AFD operates on four continents via a network of seventy-two field offices and bureaus, including nine in France’s overseas provinces and one in Brussels. The Agency provides financing and support to projects that improve living conditions, boost economic growth, and protect the planet.
AFD fulfills its mission with help from its private-sector arm, Proparco. The private sector is an essential link in the development chain because it creates jobs and invigorates economies.
In addition, AFD manages the FFEM, the French Global Environment Facility, financing innovative environmental projects that preserve biodiversity, fight climate change, and prevent land and forest degradation, among other vital actions.
 See Tomlinson, R (2007) A literature review of housing finance development in sub-Saharan Africa. http://staging.signpost.co.za/housingfinanceafrica-old/document/a-literature-review-of-housing-finance-development-in-sub-saharan-africa/
 News reports show a boom in Kenya’s luxury property market and a growing number of countries are now witnessing large-scale residential projects in their major cities. Examples include Tatu City in Nairobi, Kenya; the DRC’s La Cite du Fleuve, in Kinshasa, and the Victoria Island development Eko Atlantic, in Lagos, Nigeria. Targeted at middle-upper and high-income earners, these residential estates often by-pass the development challenges associated with stretched local authorities by providing fully serviced, mini-city “islands”.

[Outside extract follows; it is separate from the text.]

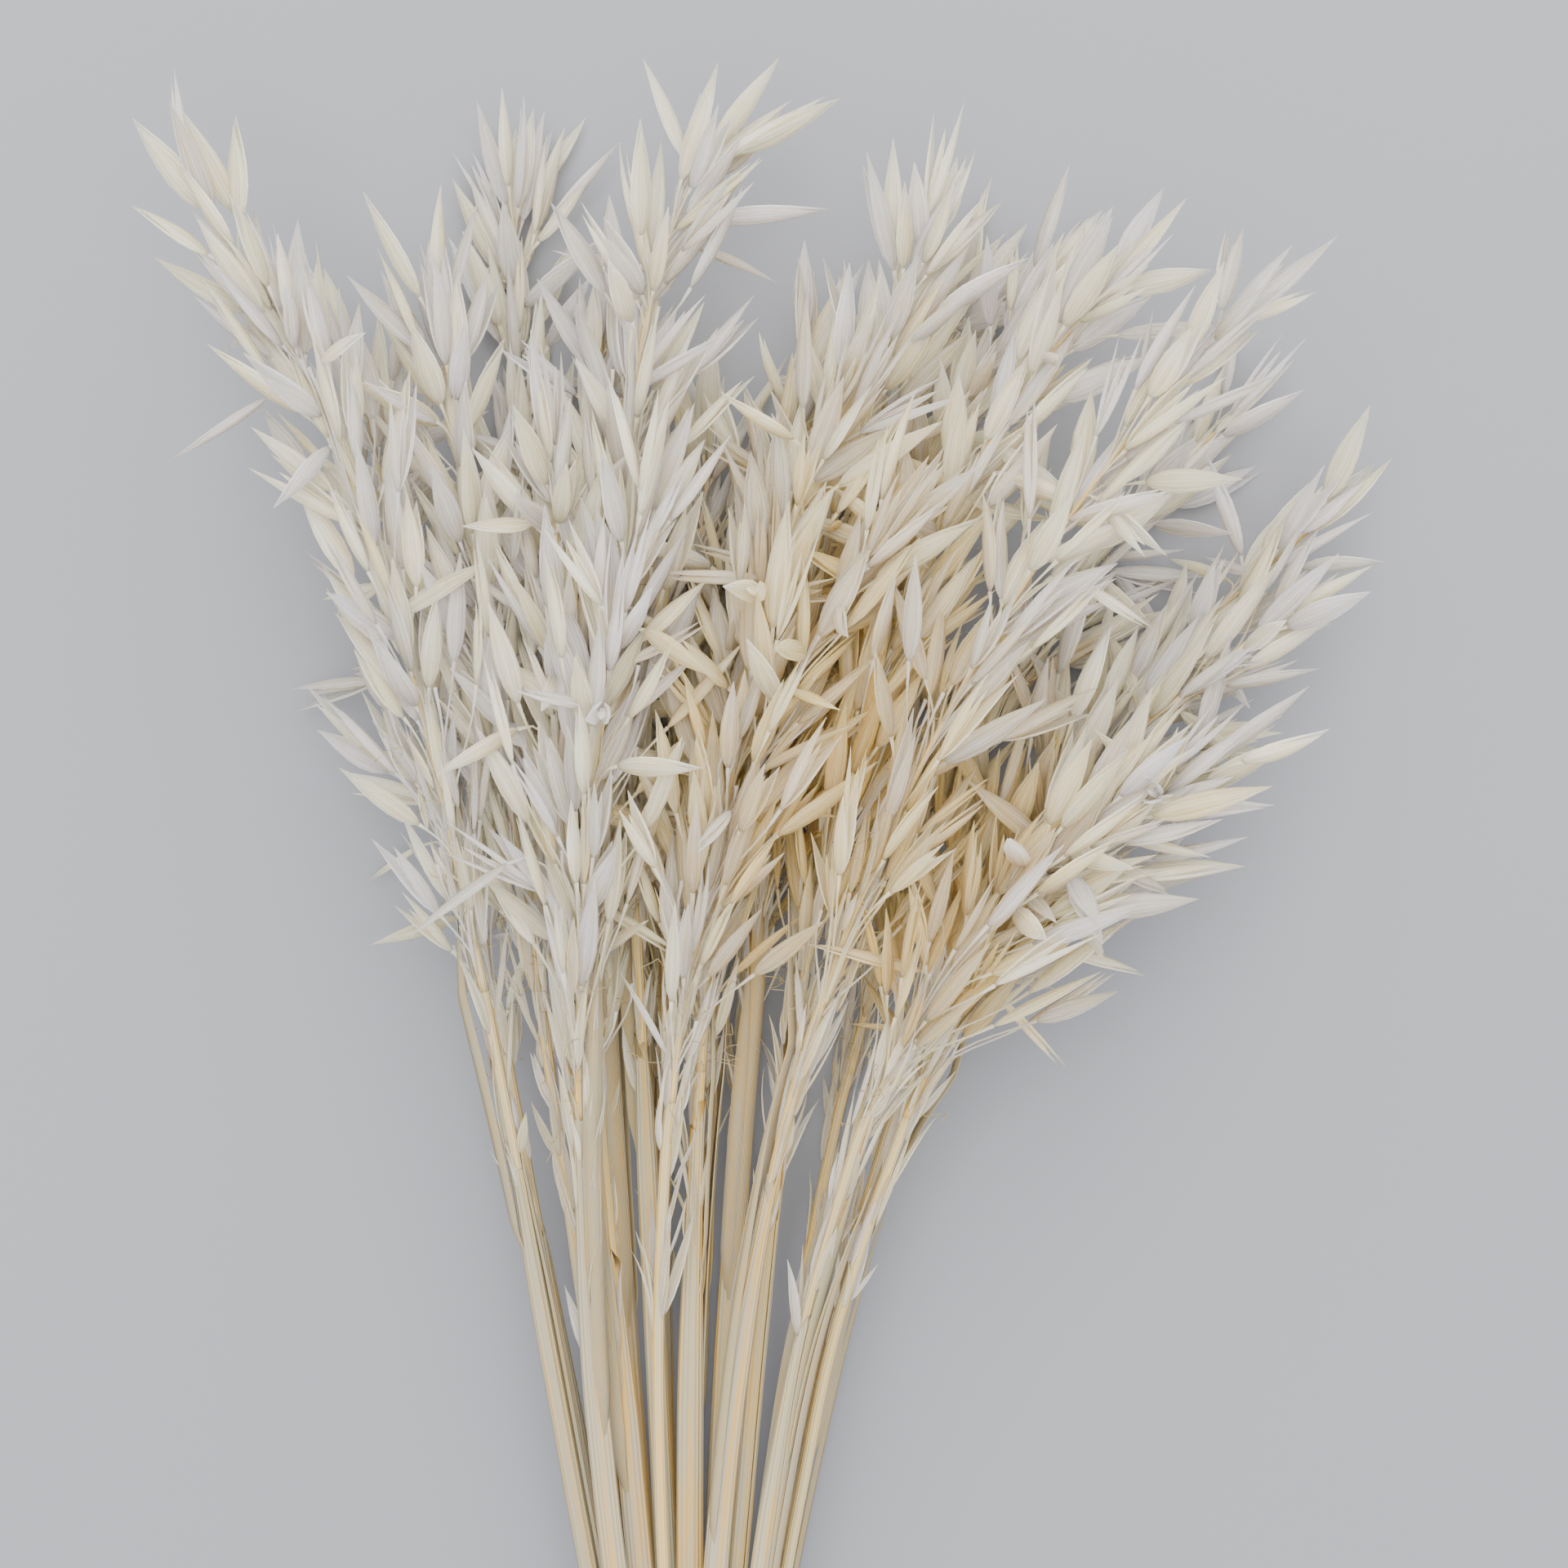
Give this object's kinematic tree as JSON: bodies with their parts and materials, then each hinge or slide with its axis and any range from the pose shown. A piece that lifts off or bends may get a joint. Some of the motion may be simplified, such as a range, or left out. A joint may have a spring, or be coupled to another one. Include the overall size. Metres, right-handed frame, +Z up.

 Since 2006, after doubling year on year, the Egyptian mortgage market carries just under 30,000 mortgage loans. Growing at a similar pace, Kenya’s total mortgage book at end-2011 was KSH 91.2 billion (about US$ 1.1 billion) with 16,135 mortgages. This is an increase of just under 50% from the previous year, and by the end of 2015 was comprised of just over 20,000 mortgages. The Tanzanian government’s efforts are beginning to foster change: the Tanzanian Mortgage Refinance Corporation, established in 2010 as a mortgage liquidity facility, has 11 shareholding banks intent on building the country’s mortgage market. Nigeria has established a similar facility, which began operations in 2014.